Life itself becomes the classroom.
This is why the Course sometimes refers to the world as a place of learning rather than punishment.
“Trials are but lessons that you failed to learn presented once again.” (T-31.VIII.3:1)
That statement can sound severe at first. But in the context of practice it becomes encouraging. If a lesson returns, it simply means we have another opportunity to practice.
Nothing has gone wrong.
The lesson has merely come back for another rehearsal.
Anyone who has practiced music recognizes this pattern. Difficult passages return again and again until they finally flow naturally. The repetition is not punishment. It is training.
The Course approaches life in much the same way.
Each irritation invites us to practice patience.
Each conflict invites us to practice forgiveness.
Each moment of fear invites us to practice trust.
The mastery we seek is not perfection of behavior but stability of perception. The goal is a mind that increasingly remembers peace.
And that kind of mastery is never achieved overnight.
It grows through steady repetition.
Practice.
Practice.
Practice.
Eventually the ideas become more than words. They become habits of perception. The mind begins to respond differently to situations that once seemed overwhelming.
This is the quiet miracle of consistent practice.
One day the student realizes something unexpected: the Course is no longer something they are trying to remember. It is something that naturally arises in moments of challenge.
A pause appears before reaction.
A question arises before judgment.
A willingness to see differently replaces the urge to defend.
The transformation feels subtle, almost invisible.

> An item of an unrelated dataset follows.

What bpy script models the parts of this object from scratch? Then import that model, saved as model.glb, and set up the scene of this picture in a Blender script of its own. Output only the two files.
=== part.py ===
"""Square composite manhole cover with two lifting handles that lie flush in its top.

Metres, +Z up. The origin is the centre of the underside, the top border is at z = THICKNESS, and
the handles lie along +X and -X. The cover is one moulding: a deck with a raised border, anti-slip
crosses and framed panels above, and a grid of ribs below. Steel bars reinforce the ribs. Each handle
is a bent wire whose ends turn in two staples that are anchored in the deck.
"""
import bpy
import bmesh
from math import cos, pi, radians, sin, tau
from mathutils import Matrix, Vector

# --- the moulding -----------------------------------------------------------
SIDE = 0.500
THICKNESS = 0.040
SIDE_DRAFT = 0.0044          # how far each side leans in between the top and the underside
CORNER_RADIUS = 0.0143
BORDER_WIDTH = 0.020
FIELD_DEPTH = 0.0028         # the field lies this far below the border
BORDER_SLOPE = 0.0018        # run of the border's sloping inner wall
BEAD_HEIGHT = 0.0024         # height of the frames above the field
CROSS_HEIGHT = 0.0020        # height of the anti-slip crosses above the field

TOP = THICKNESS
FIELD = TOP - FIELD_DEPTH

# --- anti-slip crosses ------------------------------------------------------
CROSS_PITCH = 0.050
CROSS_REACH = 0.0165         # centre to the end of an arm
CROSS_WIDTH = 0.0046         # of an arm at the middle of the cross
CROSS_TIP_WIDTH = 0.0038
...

Yet it is profound.
And it came from nothing more complicated than daily practice.
So if someone were to ask how to master A Course in Miracles, the answer might sound strangely familiar.
How do you get to Carnegie Hall?
Practice.
Practice.
Practice.
The Course asks for the same simple dedication: a little willingness, a little consistency, and the humility to begin again each day.
Mastery is not reserved for the gifted. It is available to anyone willing to practice.
And the good news is that the classroom is everywhere.